■ Provided data ■
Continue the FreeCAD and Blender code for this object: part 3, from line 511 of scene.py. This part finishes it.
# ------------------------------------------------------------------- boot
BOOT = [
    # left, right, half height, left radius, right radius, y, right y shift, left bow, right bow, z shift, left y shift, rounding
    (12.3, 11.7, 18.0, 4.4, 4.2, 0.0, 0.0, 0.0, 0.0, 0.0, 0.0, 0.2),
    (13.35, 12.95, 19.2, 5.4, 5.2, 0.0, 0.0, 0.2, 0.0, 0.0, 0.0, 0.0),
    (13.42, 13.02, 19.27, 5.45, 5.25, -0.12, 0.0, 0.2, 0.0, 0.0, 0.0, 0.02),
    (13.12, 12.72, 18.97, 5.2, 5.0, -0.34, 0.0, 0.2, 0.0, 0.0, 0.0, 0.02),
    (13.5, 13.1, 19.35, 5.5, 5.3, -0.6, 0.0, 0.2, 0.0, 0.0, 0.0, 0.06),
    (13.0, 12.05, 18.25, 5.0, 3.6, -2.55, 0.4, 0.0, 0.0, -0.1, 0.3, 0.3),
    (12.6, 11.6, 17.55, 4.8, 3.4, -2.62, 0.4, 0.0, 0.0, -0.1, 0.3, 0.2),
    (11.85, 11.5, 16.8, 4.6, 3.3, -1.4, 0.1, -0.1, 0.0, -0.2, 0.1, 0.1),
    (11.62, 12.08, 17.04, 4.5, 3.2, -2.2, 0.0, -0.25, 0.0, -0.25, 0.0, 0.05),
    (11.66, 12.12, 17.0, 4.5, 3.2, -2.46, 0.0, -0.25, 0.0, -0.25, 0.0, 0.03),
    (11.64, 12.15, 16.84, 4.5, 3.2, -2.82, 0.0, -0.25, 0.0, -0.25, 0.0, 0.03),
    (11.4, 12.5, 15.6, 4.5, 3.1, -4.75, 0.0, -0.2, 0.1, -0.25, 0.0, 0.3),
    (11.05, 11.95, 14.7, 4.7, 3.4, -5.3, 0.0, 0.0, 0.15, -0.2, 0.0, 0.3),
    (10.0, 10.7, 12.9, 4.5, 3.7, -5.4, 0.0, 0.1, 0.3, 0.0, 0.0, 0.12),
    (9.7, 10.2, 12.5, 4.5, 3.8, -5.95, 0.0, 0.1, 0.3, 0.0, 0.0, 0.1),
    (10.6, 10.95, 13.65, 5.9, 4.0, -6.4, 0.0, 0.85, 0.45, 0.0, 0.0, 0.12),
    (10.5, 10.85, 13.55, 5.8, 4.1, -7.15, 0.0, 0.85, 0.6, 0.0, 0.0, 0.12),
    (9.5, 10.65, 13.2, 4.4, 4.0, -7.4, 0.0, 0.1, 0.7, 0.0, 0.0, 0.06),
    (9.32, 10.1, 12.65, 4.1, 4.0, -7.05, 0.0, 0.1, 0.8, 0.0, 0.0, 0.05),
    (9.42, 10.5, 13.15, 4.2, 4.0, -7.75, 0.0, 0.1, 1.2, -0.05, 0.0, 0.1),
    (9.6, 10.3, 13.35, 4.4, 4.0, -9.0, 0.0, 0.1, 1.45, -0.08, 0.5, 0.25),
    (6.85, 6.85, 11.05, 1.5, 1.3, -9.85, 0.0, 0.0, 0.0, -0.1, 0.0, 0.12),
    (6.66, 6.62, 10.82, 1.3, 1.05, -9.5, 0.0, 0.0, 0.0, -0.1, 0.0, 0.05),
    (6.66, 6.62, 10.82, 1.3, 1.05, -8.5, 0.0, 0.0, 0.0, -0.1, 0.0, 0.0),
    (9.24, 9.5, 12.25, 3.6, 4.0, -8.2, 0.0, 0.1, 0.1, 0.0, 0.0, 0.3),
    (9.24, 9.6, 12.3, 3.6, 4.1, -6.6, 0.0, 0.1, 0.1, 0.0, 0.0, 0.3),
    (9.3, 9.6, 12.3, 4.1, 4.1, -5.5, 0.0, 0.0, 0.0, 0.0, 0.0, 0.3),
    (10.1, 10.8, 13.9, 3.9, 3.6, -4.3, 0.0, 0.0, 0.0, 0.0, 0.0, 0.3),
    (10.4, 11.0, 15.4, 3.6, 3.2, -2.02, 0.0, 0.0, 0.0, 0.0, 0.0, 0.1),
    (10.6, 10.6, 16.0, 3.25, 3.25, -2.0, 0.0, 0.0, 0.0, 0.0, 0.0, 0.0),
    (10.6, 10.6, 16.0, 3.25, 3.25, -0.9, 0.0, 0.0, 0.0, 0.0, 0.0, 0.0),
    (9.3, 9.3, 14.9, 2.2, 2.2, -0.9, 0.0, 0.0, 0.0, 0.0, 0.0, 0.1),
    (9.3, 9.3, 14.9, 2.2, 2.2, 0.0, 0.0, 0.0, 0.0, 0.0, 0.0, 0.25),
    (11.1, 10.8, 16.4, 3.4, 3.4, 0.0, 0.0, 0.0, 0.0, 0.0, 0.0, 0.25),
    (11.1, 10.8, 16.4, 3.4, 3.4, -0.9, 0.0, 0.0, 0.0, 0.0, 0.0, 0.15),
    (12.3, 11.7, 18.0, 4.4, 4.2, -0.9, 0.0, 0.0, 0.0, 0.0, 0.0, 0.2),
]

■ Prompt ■
Each line above must be printed exactly as it appears.

■ Written response ■
Continue the FreeCAD and Blender code for this object: part 3, from line 511 of scene.py. This part finishes it.
# ------------------------------------------------------------------- boot
BOOT = [
    # left, right, half height, left radius, right radius, y, right y shift, left bow, right bow, z shift, left y shift, rounding
    (12.3, 11.7, 18.0, 4.4, 4.2, 0.0, 0.0, 0.0, 0.0, 0.0, 0.0, 0.2),
    (13.35, 12.95, 19.2, 5.4, 5.2, 0.0, 0.0, 0.2, 0.0, 0.0, 0.0, 0.0),
    (13.42, 13.02, 19.27, 5.45, 5.25, -0.12, 0.0, 0.2, 0.0, 0.0, 0.0, 0.02),
    (13.12, 12.72, 18.97, 5.2, 5.0, -0.34, 0.0, 0.2, 0.0, 0.0, 0.0, 0.02),
    (13.5, 13.1, 19.35, 5.5, 5.3, -0.6, 0.0, 0.2, 0.0, 0.0, 0.0, 0.06),
    (13.0, 12.05, 18.25, 5.0, 3.6, -2.55, 0.4, 0.0, 0.0, -0.1, 0.3, 0.3),
    (12.6, 11.6, 17.55, 4.8, 3.4, -2.62, 0.4, 0.0, 0.0, -0.1, 0.3, 0.2),
    (11.85, 11.5, 16.8, 4.6, 3.3, -1.4, 0.1, -0.1, 0.0, -0.2, 0.1, 0.1),
    (11.62, 12.08, 17.04, 4.5, 3.2, -2.2, 0.0, -0.25, 0.0, -0.25, 0.0, 0.05),
    (11.66, 12.12, 17.0, 4.5, 3.2, -2.46, 0.0, -0.25, 0.0, -0.25, 0.0, 0.03),
    (11.64, 12.15, 16.84, 4.5, 3.2, -2.82, 0.0, -0.25, 0.0, -0.25, 0.0, 0.03),
    (11.4, 12.5, 15.6, 4.5, 3.1, -4.75, 0.0, -0.2, 0.1, -0.25, 0.0, 0.3),
    (11.05, 11.95, 14.7, 4.7, 3.4, -5.3, 0.0, 0.0, 0.15, -0.2, 0.0, 0.3),
    (10.0, 10.7, 12.9, 4.5, 3.7, -5.4, 0.0, 0.1, 0.3, 0.0, 0.0, 0.12),
    (9.7, 10.2, 12.5, 4.5, 3.8, -5.95, 0.0, 0.1, 0.3, 0.0, 0.0, 0.1),
    (10.6, 10.95, 13.65, 5.9, 4.0, -6.4, 0.0, 0.85, 0.45, 0.0, 0.0, 0.12),
    (10.5, 10.85, 13.55, 5.8, 4.1, -7.15, 0.0, 0.85, 0.6, 0.0, 0.0, 0.12),
    (9.5, 10.65, 13.2, 4.4, 4.0, -7.4, 0.0, 0.1, 0.7, 0.0, 0.0, 0.06),
    (9.32, 10.1, 12.65, 4.1, 4.0, -7.05, 0.0, 0.1, 0.8, 0.0, 0.0, 0.05),
    (9.42, 10.5, 13.15, 4.2, 4.0, -7.75, 0.0, 0.1, 1.2, -0.05, 0.0, 0.1),
    (9.6, 10.3, 13.35, 4.4, 4.0, -9.0, 0.0, 0.1, 1.45, -0.08, 0.5, 0.25),
    (6.85, 6.85, 11.05, 1.5, 1.3, -9.85, 0.0, 0.0, 0.0, -0.1, 0.0, 0.12),
    (6.66, 6.62, 10.82, 1.3, 1.05, -9.5, 0.0, 0.0, 0.0, -0.1, 0.0, 0.05),
    (6.66, 6.62, 10.82, 1.3, 1.05, -8.5, 0.0, 0.0, 0.0, -0.1, 0.0, 0.0),
    (9.24, 9.5, 12.25, 3.6, 4.0, -8.2, 0.0, 0.1, 0.1, 0.0, 0.0, 0.3),
    (9.24, 9.6, 12.3, 3.6, 4.1, -6.6, 0.0, 0.1, 0.1, 0.0, 0.0, 0.3),
    (9.3, 9.6, 12.3, 4.1, 4.1, -5.5, 0.0, 0.0, 0.0, 0.0, 0.0, 0.3),
    (10.1, 10.8, 13.9, 3.9, 3.6, -4.3, 0.0, 0.0, 0.0, 0.0, 0.0, 0.3),
    (10.4, 11.0, 15.4, 3.6, 3.2, -2.02, 0.0, 0.0, 0.0, 0.0, 0.0, 0.1),
    (10.6, 10.6, 16.0, 3.25, 3.25, -2.0, 0.0, 0.0, 0.0, 0.0, 0.0, 0.0),
    (10.6, 10.6, 16.0, 3.25, 3.25, -0.9, 0.0, 0.0, 0.0, 0.0, 0.0, 0.0),
    (9.3, 9.3, 14.9, 2.2, 2.2, -0.9, 0.0, 0.0, 0.0, 0.0, 0.0, 0.1),
    (9.3, 9.3, 14.9, 2.2, 2.2, 0.0, 0.0, 0.0, 0.0, 0.0, 0.0, 0.25),
    (11.1, 10.8, 16.4, 3.4, 3.4, 0.0, 0.0, 0.0, 0.0, 0.0, 0.0, 0.25),
    (11.1, 10.8, 16.4, 3.4, 3.4, -0.9, 0.0, 0.0, 0.0, 0.0, 0.0, 0.15),
    (12.3, 11.7, 18.0, 4.4, 4.2, -0.9, 0.0, 0.0, 0.0, 0.0, 0.0, 0.2),
]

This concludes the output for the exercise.